#### [GIVEN REQUEST]
Return the full material exactly.

#### [DATA LINES]
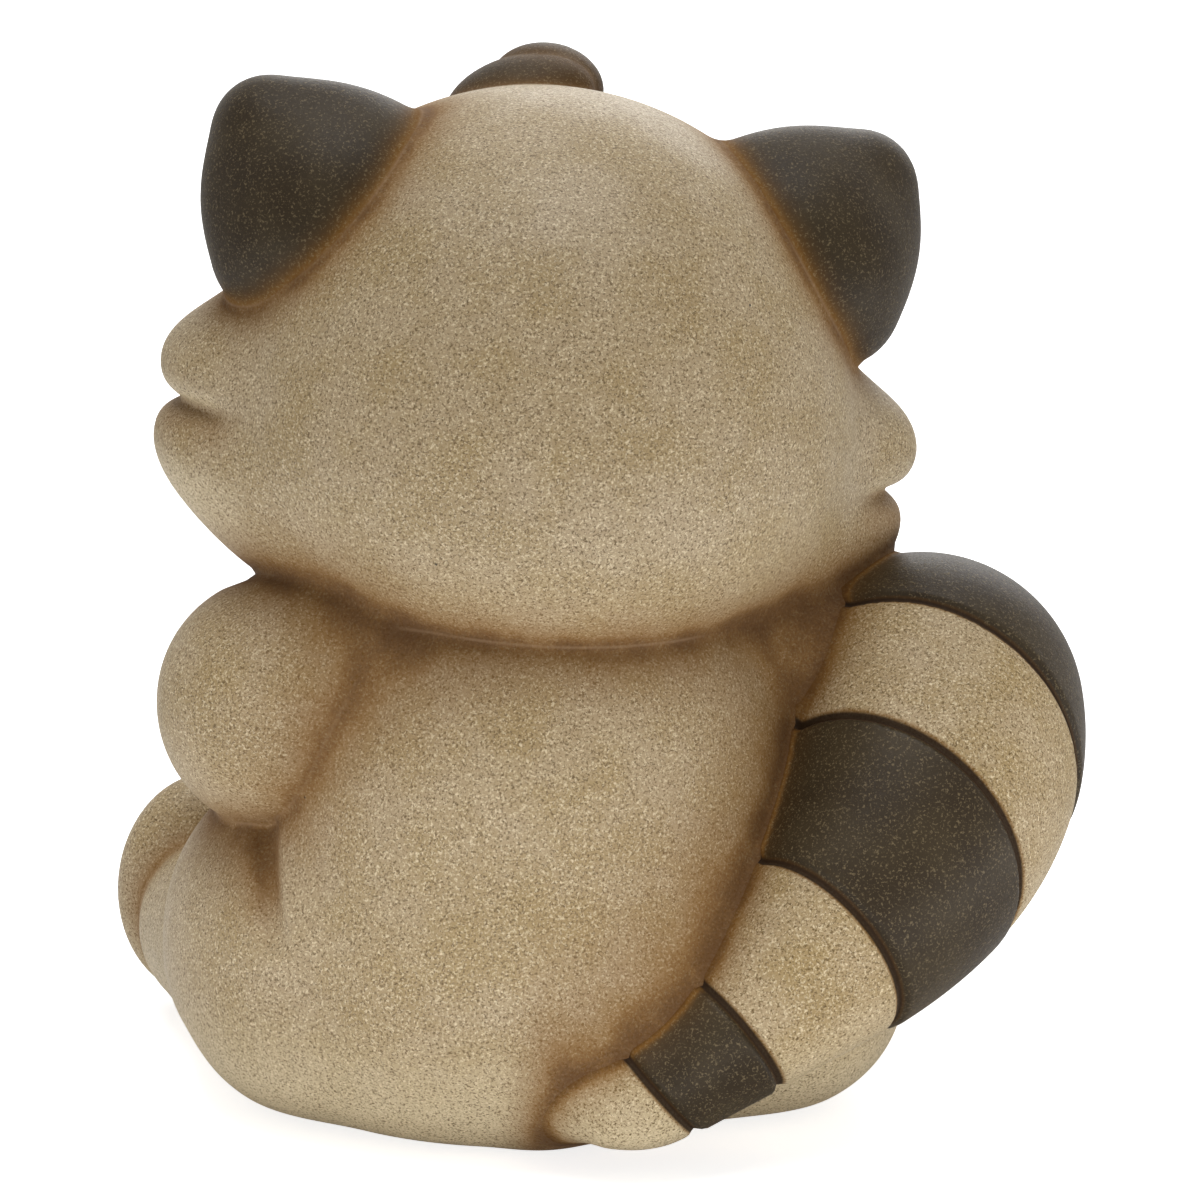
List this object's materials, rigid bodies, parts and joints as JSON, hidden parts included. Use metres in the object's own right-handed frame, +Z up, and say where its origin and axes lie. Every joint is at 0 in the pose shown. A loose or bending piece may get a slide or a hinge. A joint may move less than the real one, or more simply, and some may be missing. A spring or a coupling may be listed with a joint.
{
  "type": "ceramic raccoon figurine",
  "caption": "Seated hollow ceramic raccoon with cheek ruffs, tipped head, small forelock and a thick banded tail curled round one side, on a flat base.",
  "frame": {"origin": "middle of the flat patch under the seat that the figurine stands on, between the haunches and ahead of the drain hole", "axes": "+Z up, the raccoon faces -Y, its own left side is +X, its tail curls round -X"},
  "size_m": [0.1074, 0.0881, 0.1202],
  "materials": {
    "beige_engobe": "satin-matt sprayed beige slip with fine brown specks and rust-brown shading in the creases",
    "dark_engobe": "satin-matt dark brown slip with pale specks",
    "banded_engobe": "satin-matt beige slip with dark brown bands between carved rings",
    "black_glaze": "glossy black glaze"
  },
  "bodies": {
    "root": {"head": "beige_engobe", "torso": "beige_engobe", "arm_left": "beige_engobe", "arm_right": "beige_engobe", "foot_left": "beige_engobe", "foot_right": "beige_engobe", "tail": "banded_engobe", "ear_left": "dark_engobe", "ear_right": "dark_engobe", "forelock": "dark_engobe", "forelock_small": "dark_engobe", "nose": "black_glaze", "eye_left": "black_glaze", "eye_right": "black_glaze"}
  },
  "joints": []
}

#### [FINAL RESULT]
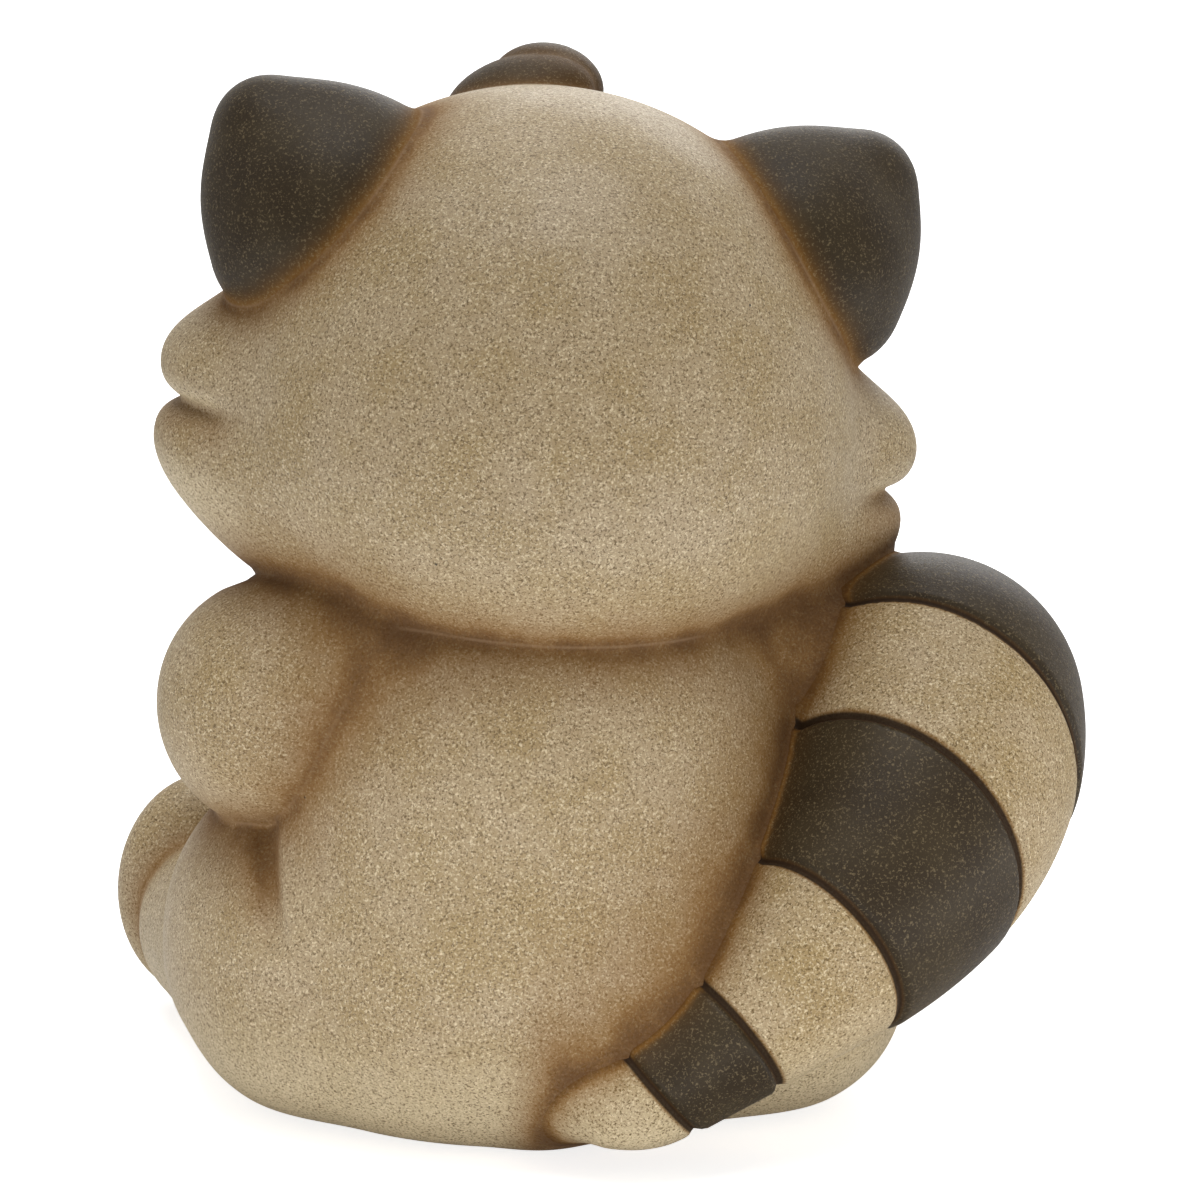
List this object's materials, rigid bodies, parts and joints as JSON, hidden parts included. Use metres in the object's own right-handed frame, +Z up, and say where its origin and axes lie. Every joint is at 0 in the pose shown. A loose or bending piece may get a slide or a hinge. A joint may move less than the real one, or more simply, and some may be missing. A spring or a coupling may be listed with a joint.
{
  "type": "ceramic raccoon figurine",
  "caption": "Seated hollow ceramic raccoon with cheek ruffs, tipped head, small forelock and a thick banded tail curled round one side, on a flat base.",
  "frame": {"origin": "middle of the flat patch under the seat that the figurine stands on, between the haunches and ahead of the drain hole", "axes": "+Z up, the raccoon faces -Y, its own left side is +X, its tail curls round -X"},
  "size_m": [0.1074, 0.0881, 0.1202],
  "materials": {
    "beige_engobe": "satin-matt sprayed beige slip with fine brown specks and rust-brown shading in the creases",
    "dark_engobe": "satin-matt dark brown slip with pale specks",
    "banded_engobe": "satin-matt beige slip with dark brown bands between carved rings",
    "black_glaze": "glossy black glaze"
  },
  "bodies": {
    "root": {"head": "beige_engobe", "torso": "beige_engobe", "arm_left": "beige_engobe", "arm_right": "beige_engobe", "foot_left": "beige_engobe", "foot_right": "beige_engobe", "tail": "banded_engobe", "ear_left": "dark_engobe", "ear_right": "dark_engobe", "forelock": "dark_engobe", "forelock_small": "dark_engobe", "nose": "black_glaze", "eye_left": "black_glaze", "eye_right": "black_glaze"}
  },
  "joints": []
}